Esters, 34, celebrates Black colleges for their ability to take and graduate many students who were like him—from low-performing school districts, from low-income households, and the first in their families to go to college. What distinguishes HBCUs, Esters says, is “their legacy of intentionality. They know who they serve and they have a history of doing that well,” says Esters, a product of three HBCUs: Rust College, Jackson State University and Morgan State University.


But it is the group of Black land-grant colleges and universities, known as the “1890s” for the year they were designated by Congress under the second Morrill Act, that Esters says he wants to equip for a new marketplace while helping them meet “the challenges of institutional advancement and academic enhancement.”


Since his appointment in June 2009, the architecture for such a plan has been on a fast track, says Esters. “It’s their plan,” adds Esters of the 1890 presidents and chancellors who have agreed to adopt and implement activities to benefit their network of institutions. When the HBCU leaders met June 23-25 in Little Rock, Ark., for the APLU’s Council of 1890 Universities summer conference, the plan topped the agenda.


It called for:


• Establishing a Graduation, Retention, Enhancement, and Accountability Task Force to address such things as increasing student enrollment, especially among males.


• Establishing international education programs of study and degrees that include hosting international meetings of 1890 and selected African institutions.


• Instituting distance and online learning capabilities and degree programs.


• Launching campuswide curriculum, degree and faculty initiatives focused on science, mathematics, engineering, technology and agriculture.


• Brokering and enhancing articulation agreements between the 1890s and community colleges to support degree attainment.


The 1890s, Esters says, “are not waiting for a mandate in order to act. They are holding themselves accountable for results. That is the new agenda, and I’m excited to be a part of the action.”


Dr. George E. Cooper, president of the South Carolina State University and chair-elect of the Council of 1890s, calls these types of initiatives representative of the “new energy and fresh thinking” that Esters has brought to the institutions since he came on board. “His focus on diversity and young Black males has been important to us,” Cooper adds. “(Esters) is our voice in Washington, which is already helping to open doors for us.”
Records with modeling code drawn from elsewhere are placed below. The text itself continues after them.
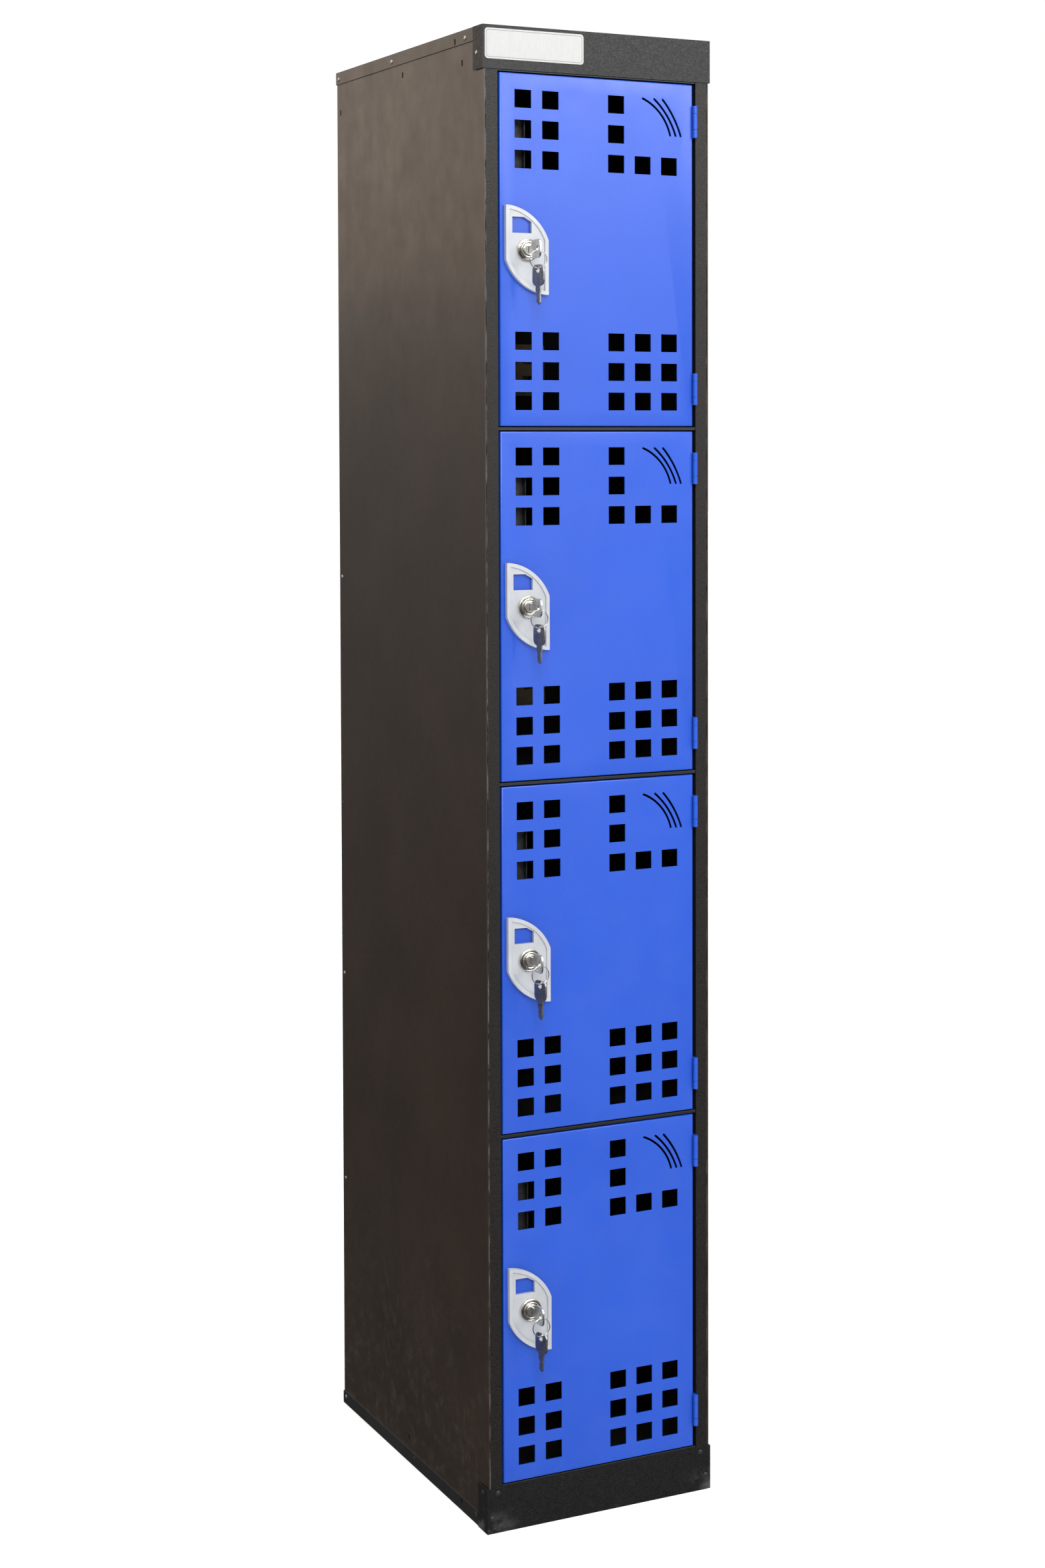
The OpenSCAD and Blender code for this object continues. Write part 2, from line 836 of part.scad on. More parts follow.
for (i = [1:TIERS]) translate([0, 0, door_z(i)]) {
    door_panel();
    door_stiffener();
    hinge_leaves();
    lock_plate();
    lock_housing();
    lock_plug();
    lock_cam();
    key();
    key_ring();
    spare_key();
}
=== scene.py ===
import json
import math

import bmesh
import bpy
from mathutils import Matrix, Vector

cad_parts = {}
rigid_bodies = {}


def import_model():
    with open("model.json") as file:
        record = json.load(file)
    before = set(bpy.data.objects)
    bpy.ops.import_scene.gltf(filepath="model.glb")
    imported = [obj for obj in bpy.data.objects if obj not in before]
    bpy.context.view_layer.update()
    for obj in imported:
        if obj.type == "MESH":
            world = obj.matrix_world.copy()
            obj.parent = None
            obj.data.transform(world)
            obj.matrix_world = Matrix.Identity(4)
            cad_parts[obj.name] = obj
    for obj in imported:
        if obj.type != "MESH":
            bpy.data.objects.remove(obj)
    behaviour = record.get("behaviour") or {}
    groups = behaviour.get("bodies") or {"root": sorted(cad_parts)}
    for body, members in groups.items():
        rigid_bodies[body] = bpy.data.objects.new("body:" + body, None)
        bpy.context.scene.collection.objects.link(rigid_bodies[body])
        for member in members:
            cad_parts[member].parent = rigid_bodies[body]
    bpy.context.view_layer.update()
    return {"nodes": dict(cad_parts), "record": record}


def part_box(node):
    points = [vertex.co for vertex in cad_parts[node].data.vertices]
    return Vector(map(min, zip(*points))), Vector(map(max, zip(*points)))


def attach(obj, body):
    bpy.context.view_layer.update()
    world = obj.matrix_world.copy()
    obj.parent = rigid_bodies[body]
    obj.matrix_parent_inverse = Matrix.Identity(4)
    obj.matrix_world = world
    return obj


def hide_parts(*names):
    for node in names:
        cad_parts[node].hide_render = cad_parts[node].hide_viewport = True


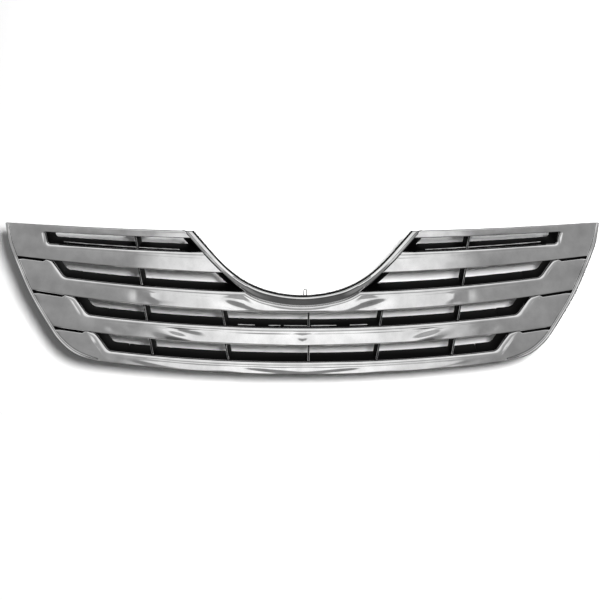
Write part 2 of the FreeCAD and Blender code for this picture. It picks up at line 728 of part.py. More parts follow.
def main():
    os.makedirs("parts", exist_ok=True)
    right_upper = upper_moulding()
    save("upper_moulding_right", right_upper)
    save("upper_moulding_left", mirror(right_upper))
    save("second_bar", bar(1, BAR1_LOW, BAR2_LOW, True))
    save("third_bar", bar(2, BAR2_LOW, BAR3_LOW))
    save("lower_bar", bar(3, BAR3_LOW, BAR4_LOW))
    rim = side_rim()
    save("side_rim_right", rim)
    save("side_rim_left", mirror(rim))
    save("notch_trim", notch_trim())
    save("notch_seal", notch_seal())
    frame = side_frame()
    save("side_frame_right", frame)
    save("side_frame_left", mirror(frame))
    wall = top_wall()
    save("top_wall_right", wall)
    save("top_wall_left", mirror(wall))
    shelf = first_louvre()
    save("first_louvre_right", shelf)
    save("first_louvre_left", mirror(shelf))
    save("second_louvre", second_louvre())
    save("third_louvre", full_louvre(2, BAR3_TOP, BAR3_LOW))
    save("lower_louvre", full_louvre(3, BAR4_TOP, BAR4_LOW))
    save("notch_frame", notch_frame())
    outer = group([upright(UPRIGHT_FOOT[row], row) for row in range(4)])
    save("outer_uprights_right", outer)
    save("outer_uprights_left", mirror(outer))
    inner = group([upright(INNER_FOOT[0], 2), upright(INNER_FOOT[1], 3)])
    save("inner_uprights_right", inner)
    save("inner_uprights_left", mirror(inner))
    save("centre_uprights", group([upright(CENTRE_FOOT, 2), upright(CENTRE_FOOT, 3)]))
    plate_back = INSERT_FRONT + WEB
    wall_back = INSERT_FRONT + INSERT_DEPTH
    tabs = (("outer", OUTER_TAB_X, OUTER_TAB_Y, plate_back), ("inner", INNER_TAB_X, 0.0, wall_back))
    for name, x, y, root in tabs:
        tab = mounting_tab(x, y, root)
        save("mounting_tab_" + name + "_right", tab)
        save("mounting_tab_" + name + "_left", mirror(tab))
    nuts = [spring_nut(OUTER_TAB_X, OUTER_TAB_Y), spring_nut(INNER_TAB_X, 0.0)]
    save("tab_spring_nuts", group(nuts + [mirror(nut) for nut in nuts]))
    screws = [screw(x, z) for x, z in SCREW_PLACES]
    save("insert_screws", group(screws + [mirror(item) for item in screws]))
    save("lower_snap_hooks", group([snap_hook(x) for x in HOOK_PLACES]))
    save("locating_pin", locating_pin())


main()
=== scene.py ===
import math

import bpy
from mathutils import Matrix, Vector


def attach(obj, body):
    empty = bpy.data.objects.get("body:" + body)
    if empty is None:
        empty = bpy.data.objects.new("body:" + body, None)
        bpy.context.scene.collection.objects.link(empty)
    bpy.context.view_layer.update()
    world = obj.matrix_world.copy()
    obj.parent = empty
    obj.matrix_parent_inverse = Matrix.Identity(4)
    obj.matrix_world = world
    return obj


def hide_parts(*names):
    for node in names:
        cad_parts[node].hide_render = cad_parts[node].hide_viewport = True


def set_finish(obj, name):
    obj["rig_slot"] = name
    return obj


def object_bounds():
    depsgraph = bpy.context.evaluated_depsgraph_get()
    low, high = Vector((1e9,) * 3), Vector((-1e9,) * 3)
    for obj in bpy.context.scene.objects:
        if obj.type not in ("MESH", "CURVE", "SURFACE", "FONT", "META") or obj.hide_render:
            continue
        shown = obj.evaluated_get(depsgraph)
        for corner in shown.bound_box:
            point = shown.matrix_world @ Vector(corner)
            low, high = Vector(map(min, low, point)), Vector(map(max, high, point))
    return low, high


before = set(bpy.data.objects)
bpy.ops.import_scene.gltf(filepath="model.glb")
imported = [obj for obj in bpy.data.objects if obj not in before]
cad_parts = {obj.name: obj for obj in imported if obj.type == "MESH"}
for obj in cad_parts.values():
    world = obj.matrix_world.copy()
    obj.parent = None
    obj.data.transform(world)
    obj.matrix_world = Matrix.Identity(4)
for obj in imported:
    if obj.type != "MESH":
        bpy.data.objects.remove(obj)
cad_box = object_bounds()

# Studio: a pale floor, a pale sheet hung behind the grille and curved to follow it, and the
# camera well back on the centre plane, a little above the grille. The room that the plating
# mirrors is grey, with one wide soft box above the front, a strip at each side and a pale ceiling.
MM = 0.001
FLOOR_SIZE = 60.0
CAMERA_RISE = math.radians(8.0)
CAMERA_DISTANCE = 2.6
CAMERA_TARGET = Vector((-0.0036, -0.077, -0.099))
CAMERA_LENS = 100.8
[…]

In April, Cooper and members of the Executive Committee of the Council of 1890 Universities met with Secretary of Agriculture Tom Vilsack. Cooper said he and the 1890s are excited about a new partnership agreement with the Monsanto Company, an agricultural biotechnology corporation that focuses on diversity and agriculture while supporting such things as teaching exchanges and student research.


Since increasing diversity in international education is a priority for the 1890s, Esters is brokering a partnership agreement with the Peace Corps. The results of a survey on international education and diversity will be released during the June meeting of the 1890s.


Esters’ portfolio, which includes overseeing the APLU’s Commission on Access, Diversity and Excellence, means working with both Black land-grants and the membership’s Hispanic-serving institutions. Serving as senior adviser to the president of historically Black Dillard University in New Orleans before coming to the APLU, Esters says his first year on the job has entailed reaching out but not always getting the collegial hand of some of the major HBCU policy and advocacy organizations that also count his 1890 institutions among their membership.


When it comes to ensuring the success and future of the nation’s HBCUs, “leadership and collaboration” are sorely needed, especially “on issues of relevance to all of our institutions,” says Esters.


This week, Esters meets in Denver with the APLU’s Commission on Access, Diversity and Excellence to lay the groundwork for a policy agenda that will tackle diversity in the professoriate, the underrepresentation of low-income and minority males in higher education, and the impact of the nation’s economic downtown on low-income and minority students.